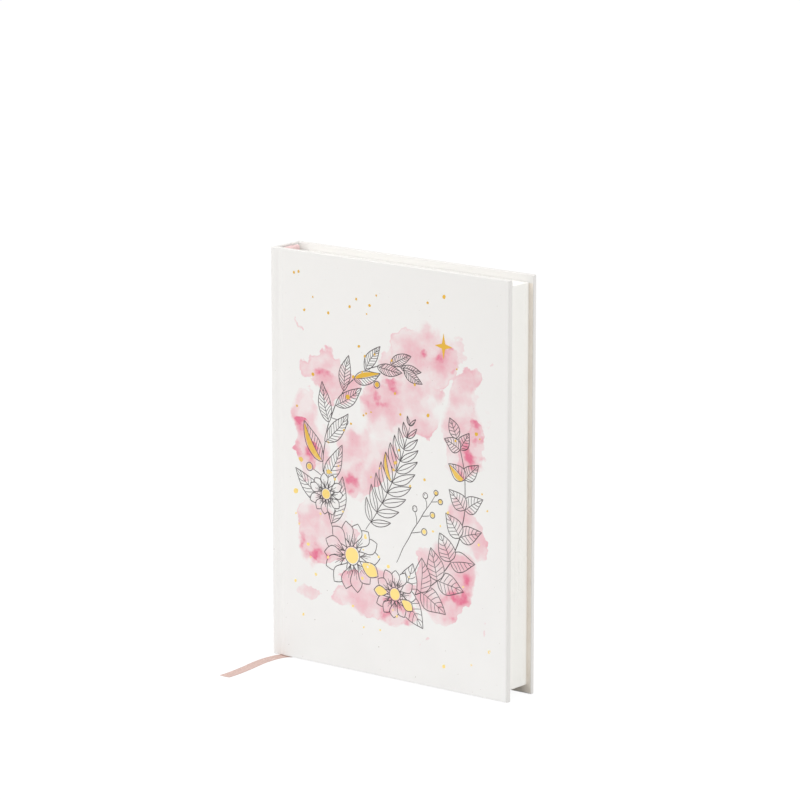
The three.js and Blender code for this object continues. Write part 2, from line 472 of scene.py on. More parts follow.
@dataclass(frozen=True)
class CoverPaper(Paper):
    """Matt off-white paper with a few grey-brown flecks, a fine tooth and edges painted darker as shade.

    Attributes:
        fleck: Colour of the flecks.
        worn: Painted shade: the darker colour along the fore-edge and the head.
        fleck_spacing: Distance between two places where a fleck may lie.
        fleck_reach: Greatest radius of a fleck, as a share of that distance.
        shown_flecks: Share of those places that have one.
        fleck_strength: How strong the faintest fleck and the strongest are.
        cloud: Where the paper takes its second colour.
    """

    slot: str = "cover_paper"
    base: Colour = srgb(245, 244, 242)
    shade: Colour = srgb(243, 242, 240)
    roughness: Point = (0.62, 0.76)
    relief: Point = (0.35, 0.05)
    others: Extras = (("Specular IOR Level", 0.35),)
    fibre: float = 0.5
    fleck: Colour = srgb(146, 132, 118)
    worn: Colour = srgb(229, 227, 224)
    fleck_spacing: float = 8.5
    fleck_reach: float = 0.034
    shown_flecks: float = 0.45
    fleck_strength: Point = (0.15, 0.75)
    cloud: Cloud = Cloud(26.0, 3.0, 0.3, 0.7)

    def colour(self, graph: Graph, place: Value) -> Value:
        """The bare paper's colour at a place."""
        paper = graph.mix(graph.cloud(place, self.cloud), self.base, self.shade)
        spots = {"Vector": place, "Scale": 1 / self.fleck_spacing}
        near = graph.node("ShaderNodeTexVoronoi", {"voronoi_dimensions": "2D"}, spots, "Distance")
        pick, strength, reach = graph.parts(near.beside("Color"))
        dot = near < reach * self.fleck_reach
        seen = dot * (pick < self.shown_flecks) * strength.between(*self.fleck_strength)
        # Along the fore-edge and the head the paper's colour is painted darker, standing in for shade
        # there.
        edge = graph.node("ShaderNodeAttribute", {"attribute_name": EDGE_LAYER}, output="Fac")
        return graph.mix(edge, graph.mix(seen, paper, self.fleck), self.worn)


@dataclass(frozen=True)
class Wash:
    """One pool of watercolour on the front cover.

    Attributes:
        centre: Its middle, from the spine and from the tail.
        reach: Half its width and half its height.
        turn: How far it is turned, in degrees.
    """

    centre: Point
    reach: Point
    turn: float


@dataclass(frozen=True)
class Layer:
    """One layer of watercolour.

    Attributes:
        shore: Width over which it thins out, where it dried fast and where it dried slowly.
        strength: How strong it is where its cloud is thin and where it is full.
        rim: How dark the line along its shores is.
        cloud: Where it is strong.
        washes: Its pools.
    """

    shore: Point
    strength: Point
    rim: float
    cloud: Cloud
    washes: tuple[Wash, ...]


@dataclass(frozen=True)
class WashedPaper(CoverPaper):
    """The cover's paper under two layers of pink watercolour.

    Attributes:
        paints: Colour of the paint at growing amounts of pigment.
        slow: Where the first layer dried slowly; the second one did so everywhere else.
        wander: Width and detail of the noise that bends the shores.
        drift: How far that noise moves them.
        ragged: Width and detail of the noise that frays the shores.
        fray: How deep it frays them.
        grain: Width and detail of the pigment's grains.
        grain_strength: How strong the pigment is between its grains and on them.
        line: Depths at which the line along a shore starts, is darkest and ends.
        first: The wide, pale pools.
        second: The pools laid over them once they were dry.
    """

    paints: tuple[tuple[float, Colour], ...] = (
        (0.0, WHITE),
        (0.18, srgb(253, 231, 235)),
        (0.48, srgb(250, 198, 209)),
        (0.9, srgb(242, 128, 160)),
    )
    slow: Cloud = Cloud(34.0, 2.0, 0.42, 0.62)
    wander: Point = (21.0, 4.0)
    drift: float = 34.0
    ragged: Point = (5.5, 6.0)
    fray: float = 0.42
    grain: Point = (1.6, 5.0)
    grain_strength: Point = (0.82, 1.18)
    line: tuple[float, float, float] = (0.0, 0.04, 0.13)
    first: Layer = Layer(
        shore=(0.04, 0.46),
        strength=(0.1, 0.46),
        rim=0.12,
        cloud=Cloud(15.0, 5.0, 0.36, 0.7),
        washes=(
            Wash((98, 170), (30, 15), 16),
            Wash((124, 140), (15, 27), -8),
            Wash((84, 142), (26, 18), 30),
            Wash((40, 152), (20, 13), -24),
            Wash((25, 122), (11, 23), 12),
            Wash((60, 112), (24, 17), 40),
            Wash((36, 74), (21, 18), -18),
            Wash((66, 44), (27, 14), 14),
            Wash((112, 58), (19, 24), -30),
            Wash((127, 90), (10, 18), 20),
            Wash((28, 36), (9, 7), 0),
        ),
    )
    second: Layer = Layer(
        shore=(0.05, 0.55),
        strength=(0.16, 0.66),
        rim=0.1,
        cloud=Cloud(9.0, 4.0, 0.46, 0.66),
        washes=(
            Wash((112, 172), (14, 8), 20),
            Wash((130, 130), (8, 15), -10),
            Wash((76, 150), (13, 9), 30),
            Wash((34, 148), (10, 7), -30),
            Wash((22, 112), (7, 14), 10),
            Wash((54, 104), (12, 8), 40),
            Wash((28, 64), (12, 9), -18),
            Wash((80, 36), (14, 7), 10),
            Wash((118, 50), (9, 15), -30),
            Wash((18, 178), (1.3, 1.2), 0),
            Wash((141, 170), (1.5, 1.2), 0),
            Wash((137, 34), (1.2, 1.4), 0),
            Wash((98, 20), (1.4, 1.2), 0),
        ),
    )

    def colour(self, graph: Graph, place: Value) -> Value:
        """The colour of the paper and its washes at a place."""
        slow = graph.cloud(place, self.slow)
        fast = 1 - slow
        painted = self.paint(graph, place, self.first, slow, fast)
        painted = painted + self.paint(graph, place, self.second, fast, slow)
        pigment = painted * graph.noise(place, *self.grain).between(*self.grain_strength)
        paint = graph.ramp(pigment, self.paints)
        return graph.mix(1.0, super().colour(graph, place), paint, "MULTIPLY")

    def paint(self, graph: Graph, place: Value, layer: Layer, slow: Value, fast: Value) -> Value:
        """How much pigment a layer leaves at a place.

        Args:
            graph: The material's nodes.
            place: The place.
            layer: The layer.
            slow: Where it dried slowly, which leaves a wide, soft shore.
            fast: Where it dried fast, which leaves a line along the shore.

        Returns:
            The amount, from 0.
        """
        depth = self.pool(graph, place, layer.washes)
        start, dark, end = self.line
        body = depth.step(0.0, slow.between(*layer.shore))
        body = body * graph.cloud(place, layer.cloud).between(*layer.strength)
        return body + depth.step(start, dark) * (1 - depth.step(dark, end)) * fast * layer.rim

    def pool(self, graph: Graph, place: Value, washes: Sequence[Wash]) -> Value:
        """How deep in a layer's washes a place lies: above 0 inside, with ragged shores."""
        corner = front_corner()
        wander = graph.noise(place, *self.wander, output=1)
        push = graph.vector("SUBTRACT", {0: wander, 1: (0.5, 0.5, 0.5)})
        pushed = graph.vector("SCALE", {0: push, "Scale": self.drift})
        warped = graph.vector("ADD", {0: place, 1: pushed})
        depth: Value | None = None
        for wash in washes:
            inputs = {
                "Vector": warped,
                "Location": (corner.x + wash.centre[0], corner.z + wash.centre[1], 0.0),
                "Rotation": (0.0, 0.0, math.radians(wash.turn)),
                "Scale": (*wash.reach, 1000.0),
            }
            local = graph.node("ShaderNodeMapping", {"vector_type": "TEXTURE"}, inputs)
            here = 1 - graph.vector("LENGTH", {0: local}, 1)
            depth = here if depth is None else depth.larger(here)
        return depth + (graph.noise(place, *self.ragged) - 0.5) * self.fray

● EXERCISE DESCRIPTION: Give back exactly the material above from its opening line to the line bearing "cloud: Cloud = Cloud(26.0, 3.0, 0.3, 0.7)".

● RESULT OF THE EXERCISE:
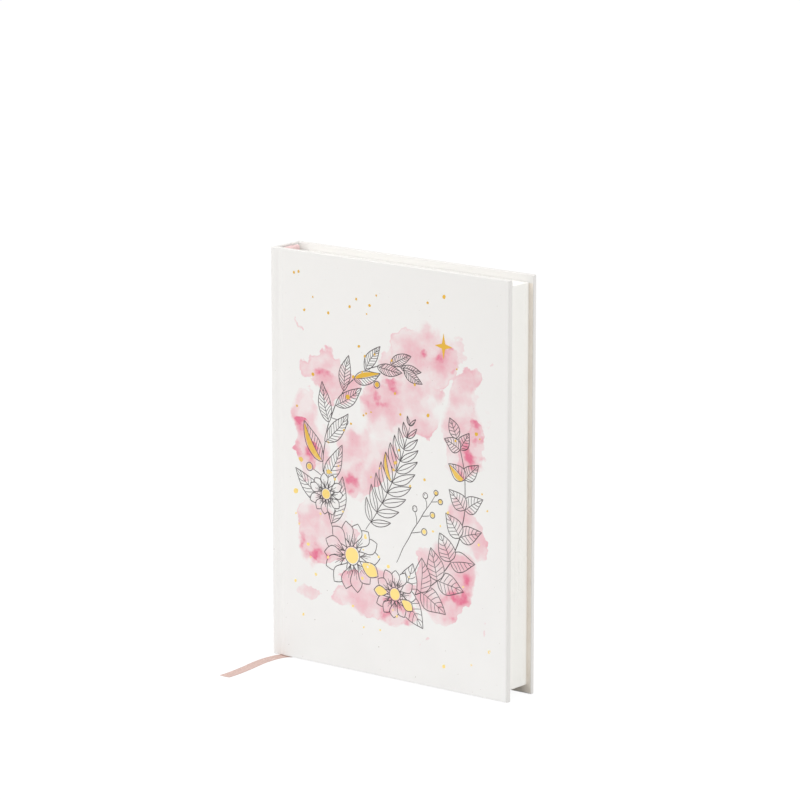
The three.js and Blender code for this object continues. Write part 2, from line 472 of scene.py on. More parts follow.
@dataclass(frozen=True)
class CoverPaper(Paper):
    """Matt off-white paper with a few grey-brown flecks, a fine tooth and edges painted darker as shade.

    Attributes:
        fleck: Colour of the flecks.
        worn: Painted shade: the darker colour along the fore-edge and the head.
        fleck_spacing: Distance between two places where a fleck may lie.
        fleck_reach: Greatest radius of a fleck, as a share of that distance.
        shown_flecks: Share of those places that have one.
        fleck_strength: How strong the faintest fleck and the strongest are.
        cloud: Where the paper takes its second colour.
    """

    slot: str = "cover_paper"
    base: Colour = srgb(245, 244, 242)
    shade: Colour = srgb(243, 242, 240)
    roughness: Point = (0.62, 0.76)
    relief: Point = (0.35, 0.05)
    others: Extras = (("Specular IOR Level", 0.35),)
    fibre: float = 0.5
    fleck: Colour = srgb(146, 132, 118)
    worn: Colour = srgb(229, 227, 224)
    fleck_spacing: float = 8.5
    fleck_reach: float = 0.034
    shown_flecks: float = 0.45
    fleck_strength: Point = (0.15, 0.75)
    cloud: Cloud = Cloud(26.0, 3.0, 0.3, 0.7)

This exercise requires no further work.